* _Work instructions_
Of the material below, the lines to be retyped are those from the line containing "path = centre_line()" through the line containing "cad_parts[node].hide_render = cad_parts[node].hide_viewport", inclusive; reproduce them exactly.

------------------------------------------------------------

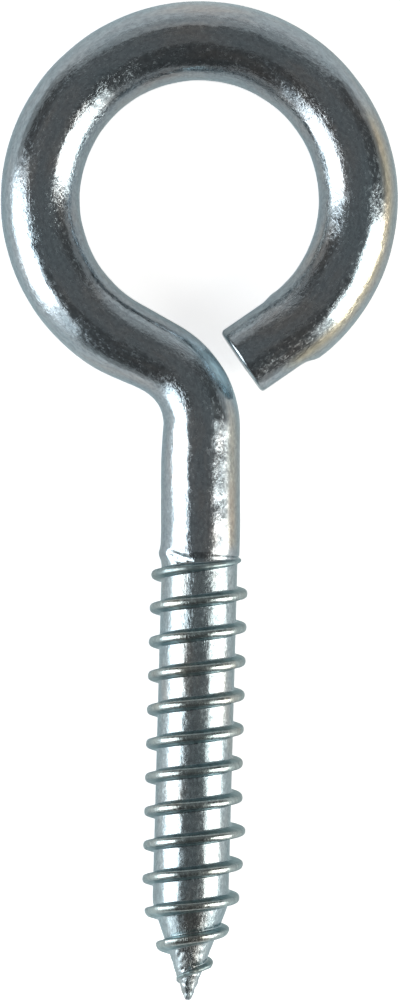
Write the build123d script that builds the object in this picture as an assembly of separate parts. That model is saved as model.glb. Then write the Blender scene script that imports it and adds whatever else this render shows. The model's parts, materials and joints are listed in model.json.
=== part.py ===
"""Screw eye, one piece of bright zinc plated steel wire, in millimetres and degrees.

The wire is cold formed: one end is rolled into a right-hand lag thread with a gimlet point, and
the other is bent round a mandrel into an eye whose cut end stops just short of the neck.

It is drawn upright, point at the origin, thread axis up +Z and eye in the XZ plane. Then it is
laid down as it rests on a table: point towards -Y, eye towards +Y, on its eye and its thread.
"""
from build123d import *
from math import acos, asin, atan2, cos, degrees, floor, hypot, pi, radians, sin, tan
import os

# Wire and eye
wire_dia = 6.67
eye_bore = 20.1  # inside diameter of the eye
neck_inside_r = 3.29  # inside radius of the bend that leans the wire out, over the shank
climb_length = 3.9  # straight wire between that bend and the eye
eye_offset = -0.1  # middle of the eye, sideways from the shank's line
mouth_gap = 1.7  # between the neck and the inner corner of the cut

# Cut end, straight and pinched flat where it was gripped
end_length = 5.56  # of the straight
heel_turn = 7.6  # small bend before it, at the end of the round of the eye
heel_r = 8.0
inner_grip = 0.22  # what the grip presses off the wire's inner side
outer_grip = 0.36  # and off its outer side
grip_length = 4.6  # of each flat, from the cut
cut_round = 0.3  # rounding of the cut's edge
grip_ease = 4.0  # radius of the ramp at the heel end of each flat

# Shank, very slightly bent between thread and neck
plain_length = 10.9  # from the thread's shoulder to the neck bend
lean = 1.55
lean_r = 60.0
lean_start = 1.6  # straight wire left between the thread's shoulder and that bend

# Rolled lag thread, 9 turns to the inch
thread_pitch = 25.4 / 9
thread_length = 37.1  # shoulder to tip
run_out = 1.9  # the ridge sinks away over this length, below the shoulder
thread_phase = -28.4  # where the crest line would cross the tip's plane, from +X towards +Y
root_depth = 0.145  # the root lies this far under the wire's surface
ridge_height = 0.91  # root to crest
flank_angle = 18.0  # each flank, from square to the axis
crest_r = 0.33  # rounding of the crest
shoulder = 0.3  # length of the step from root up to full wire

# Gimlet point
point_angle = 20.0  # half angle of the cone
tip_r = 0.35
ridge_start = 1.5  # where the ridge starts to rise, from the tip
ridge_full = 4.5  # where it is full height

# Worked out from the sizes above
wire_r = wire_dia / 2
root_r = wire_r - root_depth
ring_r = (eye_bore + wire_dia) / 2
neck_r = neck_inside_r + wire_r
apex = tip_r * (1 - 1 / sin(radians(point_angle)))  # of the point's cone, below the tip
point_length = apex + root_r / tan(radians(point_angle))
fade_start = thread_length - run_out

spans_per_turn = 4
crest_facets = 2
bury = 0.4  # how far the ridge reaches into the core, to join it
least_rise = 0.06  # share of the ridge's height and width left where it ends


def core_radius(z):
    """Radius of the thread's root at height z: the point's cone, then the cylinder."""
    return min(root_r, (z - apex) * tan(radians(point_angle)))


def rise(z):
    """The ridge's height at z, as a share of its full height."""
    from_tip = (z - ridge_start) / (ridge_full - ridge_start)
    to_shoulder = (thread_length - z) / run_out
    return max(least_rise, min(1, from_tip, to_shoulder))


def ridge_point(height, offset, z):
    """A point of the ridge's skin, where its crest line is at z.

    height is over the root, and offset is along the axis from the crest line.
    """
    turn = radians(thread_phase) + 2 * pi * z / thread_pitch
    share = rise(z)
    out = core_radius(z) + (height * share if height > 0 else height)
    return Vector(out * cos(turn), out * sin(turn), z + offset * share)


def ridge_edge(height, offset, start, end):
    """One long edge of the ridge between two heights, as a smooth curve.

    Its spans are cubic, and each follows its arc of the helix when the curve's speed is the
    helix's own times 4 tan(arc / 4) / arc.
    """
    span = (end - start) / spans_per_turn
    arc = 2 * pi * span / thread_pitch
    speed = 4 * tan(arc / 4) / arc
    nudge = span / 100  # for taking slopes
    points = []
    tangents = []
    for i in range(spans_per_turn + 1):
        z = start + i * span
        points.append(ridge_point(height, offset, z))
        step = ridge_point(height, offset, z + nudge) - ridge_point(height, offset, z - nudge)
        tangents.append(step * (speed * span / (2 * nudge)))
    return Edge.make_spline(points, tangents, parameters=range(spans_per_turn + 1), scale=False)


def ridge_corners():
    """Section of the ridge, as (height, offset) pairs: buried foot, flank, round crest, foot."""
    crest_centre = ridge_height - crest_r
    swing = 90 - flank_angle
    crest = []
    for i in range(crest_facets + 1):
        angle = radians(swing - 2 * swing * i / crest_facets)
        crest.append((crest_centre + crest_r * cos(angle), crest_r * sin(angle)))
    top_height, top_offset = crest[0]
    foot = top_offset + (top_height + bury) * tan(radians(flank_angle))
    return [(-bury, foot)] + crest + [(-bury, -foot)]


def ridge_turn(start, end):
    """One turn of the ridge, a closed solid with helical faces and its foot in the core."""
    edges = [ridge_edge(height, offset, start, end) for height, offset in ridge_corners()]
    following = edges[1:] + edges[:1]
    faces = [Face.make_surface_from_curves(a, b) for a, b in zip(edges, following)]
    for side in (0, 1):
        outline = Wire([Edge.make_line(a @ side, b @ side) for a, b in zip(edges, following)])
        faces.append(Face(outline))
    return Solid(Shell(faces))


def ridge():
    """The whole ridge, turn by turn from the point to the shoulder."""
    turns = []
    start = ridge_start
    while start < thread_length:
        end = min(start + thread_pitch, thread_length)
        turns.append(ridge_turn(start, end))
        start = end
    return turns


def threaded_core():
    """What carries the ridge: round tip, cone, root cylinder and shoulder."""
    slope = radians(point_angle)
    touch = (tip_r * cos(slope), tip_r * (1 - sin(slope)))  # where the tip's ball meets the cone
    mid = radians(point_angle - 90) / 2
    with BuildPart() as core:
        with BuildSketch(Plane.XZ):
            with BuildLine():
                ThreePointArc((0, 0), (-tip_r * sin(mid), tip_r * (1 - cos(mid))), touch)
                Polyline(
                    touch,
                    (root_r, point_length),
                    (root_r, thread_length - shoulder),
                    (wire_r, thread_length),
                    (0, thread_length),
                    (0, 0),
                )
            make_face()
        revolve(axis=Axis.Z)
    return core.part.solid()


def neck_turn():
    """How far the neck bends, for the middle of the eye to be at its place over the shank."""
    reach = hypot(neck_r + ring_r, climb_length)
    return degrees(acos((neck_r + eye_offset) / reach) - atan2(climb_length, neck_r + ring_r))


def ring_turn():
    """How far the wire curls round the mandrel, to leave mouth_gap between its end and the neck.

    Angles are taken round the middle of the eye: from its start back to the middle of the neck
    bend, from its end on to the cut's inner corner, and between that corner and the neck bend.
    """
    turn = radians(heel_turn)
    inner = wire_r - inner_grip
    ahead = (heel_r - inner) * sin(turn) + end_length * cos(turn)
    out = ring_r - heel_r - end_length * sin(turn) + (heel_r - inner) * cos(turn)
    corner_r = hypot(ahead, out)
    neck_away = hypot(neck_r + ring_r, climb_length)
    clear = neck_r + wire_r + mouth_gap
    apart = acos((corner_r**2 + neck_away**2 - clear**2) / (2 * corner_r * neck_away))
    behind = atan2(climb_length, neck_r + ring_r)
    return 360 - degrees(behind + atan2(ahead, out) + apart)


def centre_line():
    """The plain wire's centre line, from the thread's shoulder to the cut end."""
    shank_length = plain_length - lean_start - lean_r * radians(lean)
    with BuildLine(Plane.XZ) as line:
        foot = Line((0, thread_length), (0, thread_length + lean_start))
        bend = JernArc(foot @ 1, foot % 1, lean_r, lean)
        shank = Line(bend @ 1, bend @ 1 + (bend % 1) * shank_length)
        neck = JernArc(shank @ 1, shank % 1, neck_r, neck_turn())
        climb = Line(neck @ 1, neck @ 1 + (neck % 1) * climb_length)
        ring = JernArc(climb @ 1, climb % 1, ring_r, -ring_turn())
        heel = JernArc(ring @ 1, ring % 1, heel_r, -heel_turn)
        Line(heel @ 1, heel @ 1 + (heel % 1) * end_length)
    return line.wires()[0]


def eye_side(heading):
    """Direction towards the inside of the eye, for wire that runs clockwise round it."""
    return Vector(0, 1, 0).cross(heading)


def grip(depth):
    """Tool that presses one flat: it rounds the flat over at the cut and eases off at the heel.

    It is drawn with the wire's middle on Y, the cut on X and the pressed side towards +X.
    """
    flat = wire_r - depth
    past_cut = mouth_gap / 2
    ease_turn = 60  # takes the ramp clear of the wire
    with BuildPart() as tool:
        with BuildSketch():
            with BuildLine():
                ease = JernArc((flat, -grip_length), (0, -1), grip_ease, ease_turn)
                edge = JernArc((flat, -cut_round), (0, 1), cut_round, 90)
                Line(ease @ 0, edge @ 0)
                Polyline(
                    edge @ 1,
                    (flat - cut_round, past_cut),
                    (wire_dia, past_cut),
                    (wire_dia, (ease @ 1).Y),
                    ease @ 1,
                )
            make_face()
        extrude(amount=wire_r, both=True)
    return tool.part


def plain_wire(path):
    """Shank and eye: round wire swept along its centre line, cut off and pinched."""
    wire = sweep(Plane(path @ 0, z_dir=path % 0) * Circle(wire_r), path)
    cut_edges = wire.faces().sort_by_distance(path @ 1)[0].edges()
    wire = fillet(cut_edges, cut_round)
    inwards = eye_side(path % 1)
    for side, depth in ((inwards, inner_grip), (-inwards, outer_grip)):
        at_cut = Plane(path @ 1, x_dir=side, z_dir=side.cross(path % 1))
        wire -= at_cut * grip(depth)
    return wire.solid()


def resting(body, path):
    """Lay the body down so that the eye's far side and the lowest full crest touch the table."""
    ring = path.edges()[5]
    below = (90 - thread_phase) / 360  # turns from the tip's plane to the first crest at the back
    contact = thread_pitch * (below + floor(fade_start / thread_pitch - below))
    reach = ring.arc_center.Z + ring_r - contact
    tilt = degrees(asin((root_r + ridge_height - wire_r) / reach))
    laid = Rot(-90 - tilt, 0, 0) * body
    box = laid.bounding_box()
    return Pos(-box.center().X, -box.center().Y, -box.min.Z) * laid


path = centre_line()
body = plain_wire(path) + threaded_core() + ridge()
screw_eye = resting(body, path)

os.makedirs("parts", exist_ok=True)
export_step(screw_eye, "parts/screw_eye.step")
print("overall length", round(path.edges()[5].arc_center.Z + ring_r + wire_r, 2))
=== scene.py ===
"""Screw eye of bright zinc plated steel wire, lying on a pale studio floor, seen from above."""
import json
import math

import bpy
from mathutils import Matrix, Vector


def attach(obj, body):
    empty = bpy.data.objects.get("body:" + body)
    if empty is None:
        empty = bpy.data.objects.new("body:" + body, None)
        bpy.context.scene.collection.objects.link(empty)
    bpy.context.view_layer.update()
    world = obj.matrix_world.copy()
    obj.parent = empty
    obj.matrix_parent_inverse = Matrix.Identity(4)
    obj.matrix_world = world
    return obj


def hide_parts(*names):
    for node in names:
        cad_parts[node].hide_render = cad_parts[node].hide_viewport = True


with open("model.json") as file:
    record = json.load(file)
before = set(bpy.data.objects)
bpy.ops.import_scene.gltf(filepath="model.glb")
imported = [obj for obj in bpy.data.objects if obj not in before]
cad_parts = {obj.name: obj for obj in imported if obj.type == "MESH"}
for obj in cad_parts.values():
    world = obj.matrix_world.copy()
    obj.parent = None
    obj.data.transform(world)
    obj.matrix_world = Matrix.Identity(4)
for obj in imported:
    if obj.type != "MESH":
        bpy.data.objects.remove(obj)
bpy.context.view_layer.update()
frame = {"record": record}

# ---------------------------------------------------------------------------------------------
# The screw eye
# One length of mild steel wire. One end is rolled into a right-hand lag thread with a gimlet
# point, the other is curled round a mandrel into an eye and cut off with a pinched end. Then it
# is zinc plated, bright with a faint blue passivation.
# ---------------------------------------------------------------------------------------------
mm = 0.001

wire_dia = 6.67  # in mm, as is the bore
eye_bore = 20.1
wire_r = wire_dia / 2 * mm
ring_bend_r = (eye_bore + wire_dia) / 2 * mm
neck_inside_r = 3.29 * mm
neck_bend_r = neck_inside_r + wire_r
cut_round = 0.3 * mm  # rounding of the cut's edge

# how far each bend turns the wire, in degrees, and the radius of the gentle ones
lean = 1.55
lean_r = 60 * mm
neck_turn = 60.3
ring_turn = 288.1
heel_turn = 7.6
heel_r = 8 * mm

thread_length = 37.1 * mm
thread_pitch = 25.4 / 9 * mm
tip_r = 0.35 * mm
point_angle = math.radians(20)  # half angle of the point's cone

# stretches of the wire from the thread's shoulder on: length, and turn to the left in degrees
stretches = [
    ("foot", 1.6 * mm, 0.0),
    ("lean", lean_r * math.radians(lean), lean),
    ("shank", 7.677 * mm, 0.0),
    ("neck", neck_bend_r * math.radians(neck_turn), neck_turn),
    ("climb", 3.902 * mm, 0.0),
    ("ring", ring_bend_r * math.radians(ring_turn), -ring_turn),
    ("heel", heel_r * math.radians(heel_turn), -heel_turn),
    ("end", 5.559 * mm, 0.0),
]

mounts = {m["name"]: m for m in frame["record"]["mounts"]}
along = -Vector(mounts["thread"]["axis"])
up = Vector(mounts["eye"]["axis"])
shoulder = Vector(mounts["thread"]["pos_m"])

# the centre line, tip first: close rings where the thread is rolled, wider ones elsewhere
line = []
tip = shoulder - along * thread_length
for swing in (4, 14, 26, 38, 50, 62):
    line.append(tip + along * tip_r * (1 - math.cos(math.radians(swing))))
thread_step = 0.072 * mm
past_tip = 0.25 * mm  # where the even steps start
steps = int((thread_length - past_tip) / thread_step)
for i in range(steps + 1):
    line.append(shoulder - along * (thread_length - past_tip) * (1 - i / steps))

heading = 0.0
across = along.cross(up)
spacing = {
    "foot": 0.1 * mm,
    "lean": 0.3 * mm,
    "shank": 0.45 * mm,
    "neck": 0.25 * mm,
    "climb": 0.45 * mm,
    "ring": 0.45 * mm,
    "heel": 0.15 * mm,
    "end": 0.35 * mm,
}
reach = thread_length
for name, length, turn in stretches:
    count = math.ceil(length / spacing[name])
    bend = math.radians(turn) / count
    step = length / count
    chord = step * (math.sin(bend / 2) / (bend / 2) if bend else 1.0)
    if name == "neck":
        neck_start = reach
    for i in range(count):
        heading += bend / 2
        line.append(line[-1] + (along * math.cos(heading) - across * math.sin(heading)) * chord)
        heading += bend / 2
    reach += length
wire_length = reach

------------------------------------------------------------

* _Solution to the problem_
path = centre_line()
body = plain_wire(path) + threaded_core() + ridge()
screw_eye = resting(body, path)

os.makedirs("parts", exist_ok=True)
export_step(screw_eye, "parts/screw_eye.step")
print("overall length", round(path.edges()[5].arc_center.Z + ring_r + wire_r, 2))
=== scene.py ===
"""Screw eye of bright zinc plated steel wire, lying on a pale studio floor, seen from above."""
import json
import math

import bpy
from mathutils import Matrix, Vector


def attach(obj, body):
    empty = bpy.data.objects.get("body:" + body)
    if empty is None:
        empty = bpy.data.objects.new("body:" + body, None)
        bpy.context.scene.collection.objects.link(empty)
    bpy.context.view_layer.update()
    world = obj.matrix_world.copy()
    obj.parent = empty
    obj.matrix_parent_inverse = Matrix.Identity(4)
    obj.matrix_world = world
    return obj


def hide_parts(*names):
    for node in names:
        cad_parts[node].hide_render = cad_parts[node].hide_viewport = True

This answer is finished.